__Written exercise__.
Reproduce each line exactly. Skip none.

__The data__.
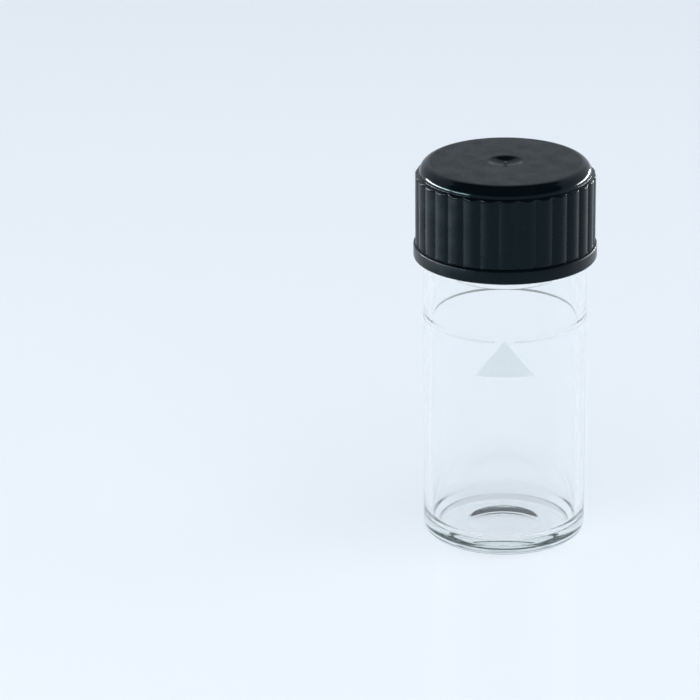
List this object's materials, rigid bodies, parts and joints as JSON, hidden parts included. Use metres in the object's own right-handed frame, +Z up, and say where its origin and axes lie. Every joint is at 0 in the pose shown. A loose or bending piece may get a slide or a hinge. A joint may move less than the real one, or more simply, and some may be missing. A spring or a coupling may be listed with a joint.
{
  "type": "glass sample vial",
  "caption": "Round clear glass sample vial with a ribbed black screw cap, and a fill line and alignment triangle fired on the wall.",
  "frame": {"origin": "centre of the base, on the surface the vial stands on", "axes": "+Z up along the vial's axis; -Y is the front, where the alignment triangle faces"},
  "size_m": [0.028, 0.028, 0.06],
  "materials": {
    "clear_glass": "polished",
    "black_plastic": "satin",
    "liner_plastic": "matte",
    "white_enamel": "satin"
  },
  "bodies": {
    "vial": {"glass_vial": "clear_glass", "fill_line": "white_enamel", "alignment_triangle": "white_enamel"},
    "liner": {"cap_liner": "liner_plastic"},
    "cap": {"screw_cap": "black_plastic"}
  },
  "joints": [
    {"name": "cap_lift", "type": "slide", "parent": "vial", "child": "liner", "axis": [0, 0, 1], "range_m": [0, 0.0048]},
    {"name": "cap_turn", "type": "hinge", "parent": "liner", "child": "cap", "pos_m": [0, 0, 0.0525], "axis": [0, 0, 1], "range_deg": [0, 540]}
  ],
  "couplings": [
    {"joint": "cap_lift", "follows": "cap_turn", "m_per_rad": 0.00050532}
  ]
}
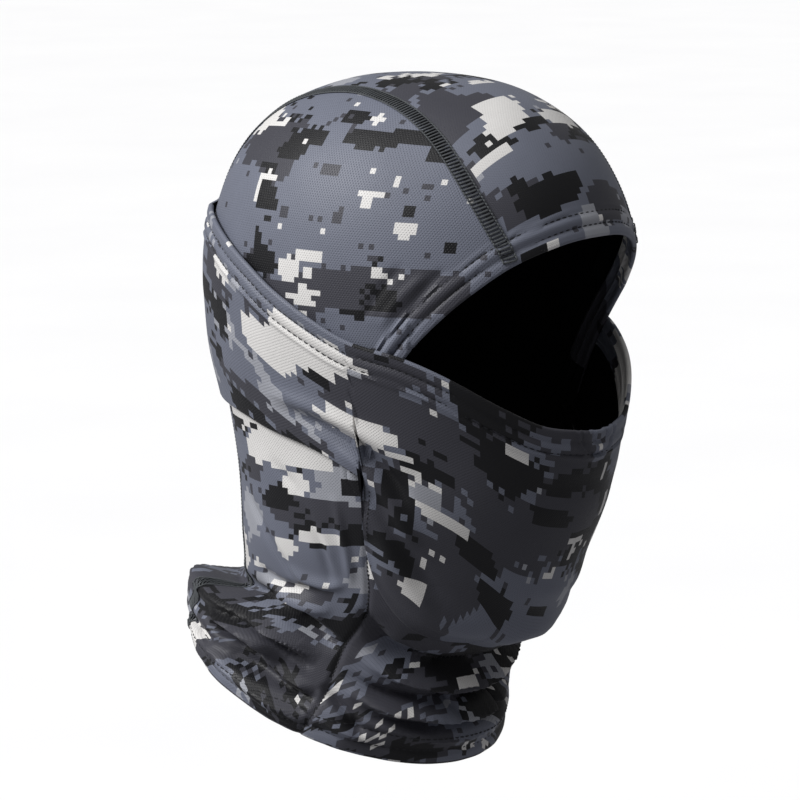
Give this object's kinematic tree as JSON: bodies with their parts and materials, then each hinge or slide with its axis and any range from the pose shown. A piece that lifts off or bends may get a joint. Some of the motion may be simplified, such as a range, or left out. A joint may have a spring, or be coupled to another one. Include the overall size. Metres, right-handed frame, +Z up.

__Full response__.
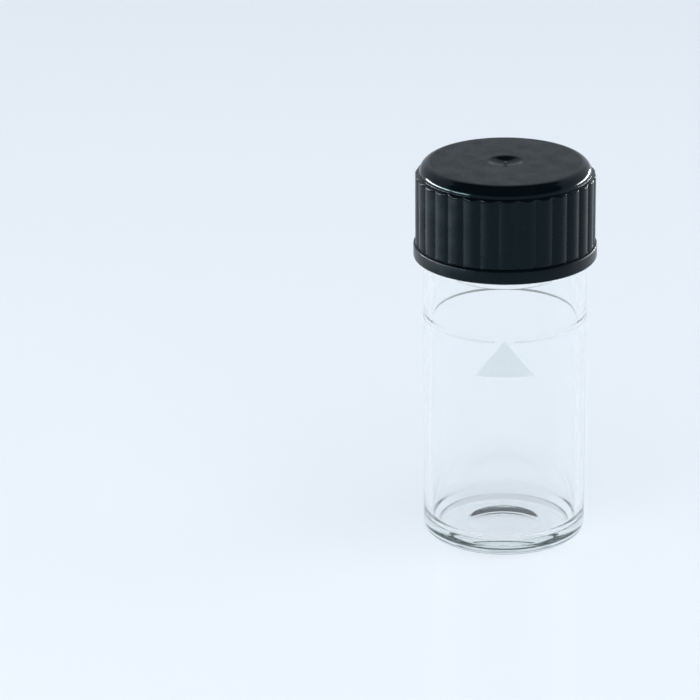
List this object's materials, rigid bodies, parts and joints as JSON, hidden parts included. Use metres in the object's own right-handed frame, +Z up, and say where its origin and axes lie. Every joint is at 0 in the pose shown. A loose or bending piece may get a slide or a hinge. A joint may move less than the real one, or more simply, and some may be missing. A spring or a coupling may be listed with a joint.
{
  "type": "glass sample vial",
  "caption": "Round clear glass sample vial with a ribbed black screw cap, and a fill line and alignment triangle fired on the wall.",
  "frame": {"origin": "centre of the base, on the surface the vial stands on", "axes": "+Z up along the vial's axis; -Y is the front, where the alignment triangle faces"},
  "size_m": [0.028, 0.028, 0.06],
  "materials": {
    "clear_glass": "polished",
    "black_plastic": "satin",
    "liner_plastic": "matte",
    "white_enamel": "satin"
  },
  "bodies": {
    "vial": {"glass_vial": "clear_glass", "fill_line": "white_enamel", "alignment_triangle": "white_enamel"},
    "liner": {"cap_liner": "liner_plastic"},
    "cap": {"screw_cap": "black_plastic"}
  },
  "joints": [
    {"name": "cap_lift", "type": "slide", "parent": "vial", "child": "liner", "axis": [0, 0, 1], "range_m": [0, 0.0048]},
    {"name": "cap_turn", "type": "hinge", "parent": "liner", "child": "cap", "pos_m": [0, 0, 0.0525], "axis": [0, 0, 1], "range_deg": [0, 540]}
  ],
  "couplings": [
    {"joint": "cap_lift", "follows": "cap_turn", "m_per_rad": 0.00050532}
  ]
}
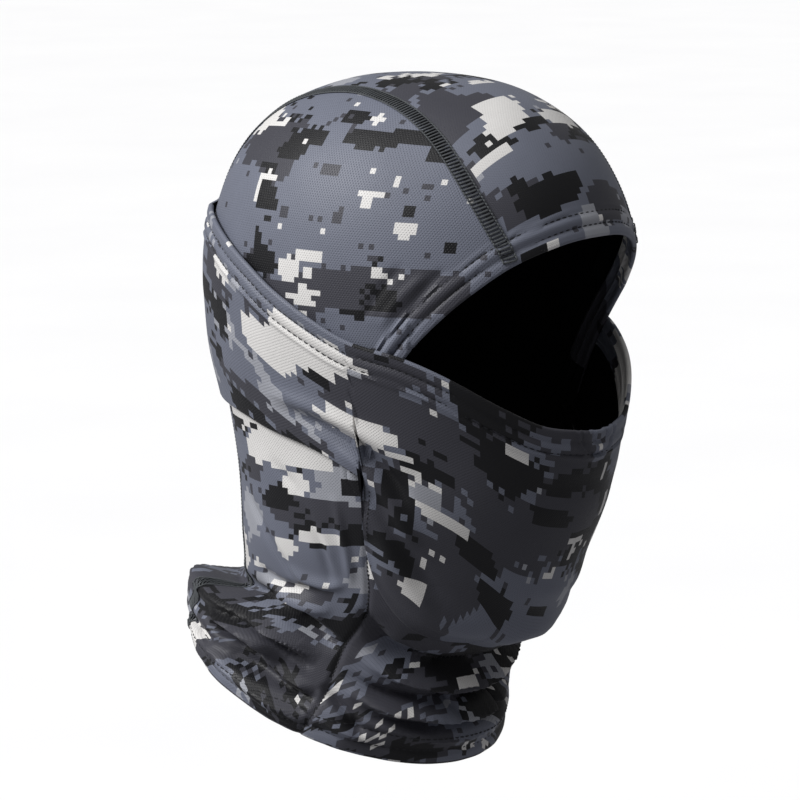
Give this object's kinematic tree as JSON: bodies with their parts and materials, then each hinge or slide with its axis and any range from the pose shown. A piece that lifts off or bends may get a joint. Some of the motion may be simplified, such as a range, or left out. A joint may have a spring, or be coupled to another one. Include the overall size. Metres, right-handed frame, +Z up.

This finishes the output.